Good to see that each of the passenger saloon’s three comfortable rear seats comes with a headrest and a lap-and-diagonal belt — the middle seat in such vehicles sometimes has no headrest and only a lap-strap to keep the occupant in place — and that they offer more legroom than one might expect. Nor is there any lack of head or shoulder room. Access to the back seats is by means of a sliding door on each side of the body if you pay a further £300.
The gearstick is mounted on a moulding that projects from the centre of the dash, obstructing cross-cab movement. Nor were we entirely happy with the quality of some of the materials used in the cab, with the fit and finish of the facia — we’re particularly thinking about the lids of some of the compartments — giving cause for concern.
With plenty of power on tap, this Transit flies along. It hurtles away from rest, surges up hills without drawing breath and has to be kept firmly in check at motorway speeds. Fortunately it’s equipped with cruise control.
When it comes to high speed intercity dashes the sixth gear is a boon and the quality of the gearchange remains one of the best in the business. As for the handling, Transit corners as if on rails — you have to do something really foolish to get it to break away — and the ride is exemplary, even when the vehicle is lightly laden.

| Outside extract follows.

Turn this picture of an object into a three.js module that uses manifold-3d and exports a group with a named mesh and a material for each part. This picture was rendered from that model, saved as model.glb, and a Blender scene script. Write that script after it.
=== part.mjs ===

Nor do we have any complaints about in-cabin noise levels. One feature we’re not so keen on, however, is the little green arrow — the Shift Indicator Light — that flashes periodically to encourage you to drive more frugally by changing up a gear. Although it’s well intentioned, we found it to be an irritation and feel that it could potentially be a hazardous one. If you keep glancing down to see what the arrow is doing you may be paying insufficient attention to what’s in front of you.
As far as fuel consumption is concerned we averaged 32mpg which in combination with the 80-litre fuel tank gives a range of around 550 miles.
Security is boosted by the need to have the ignition key in order to unlock and release the bonnet. An alarm is fitted along with an immobiliser and our vehicle was equipped with configurable remote central locking for an extra £125. Reversing sensors for an additional £200 should help prevent damage — especially to the attractive metallic paint finish, a no-charge option with this spec — and injury. Side rubbing strips provide some defence against minor scratches and scrapes.
With a service interval of 15,000 miles, Transit Cab-in-Van is protected by a three-year/100,000-mile warranty, including roadside assistance for the entire duration. An eight-year anti-perforation corrosion warranty is provided too.
Offering exemplary on-the-road performance, with sharp handling, a slick gearchange and a comfortable ride, Ford’s best-selling Transit is as good as it ever was; if not better. In Cab-in-Van guise it’s extraordinarily versatile, able to fulfil the roles of a family car and a workhorse in a single package. The cab interior is remarkably well designed and everybody gets to travel in comfort. On the downside, the quality of some of the materials used inside the vehicle could be improved, as could the fit of some items; the lids on the dashboard spring immediately to mind. Overall though, Transit remains a hugely impressive package.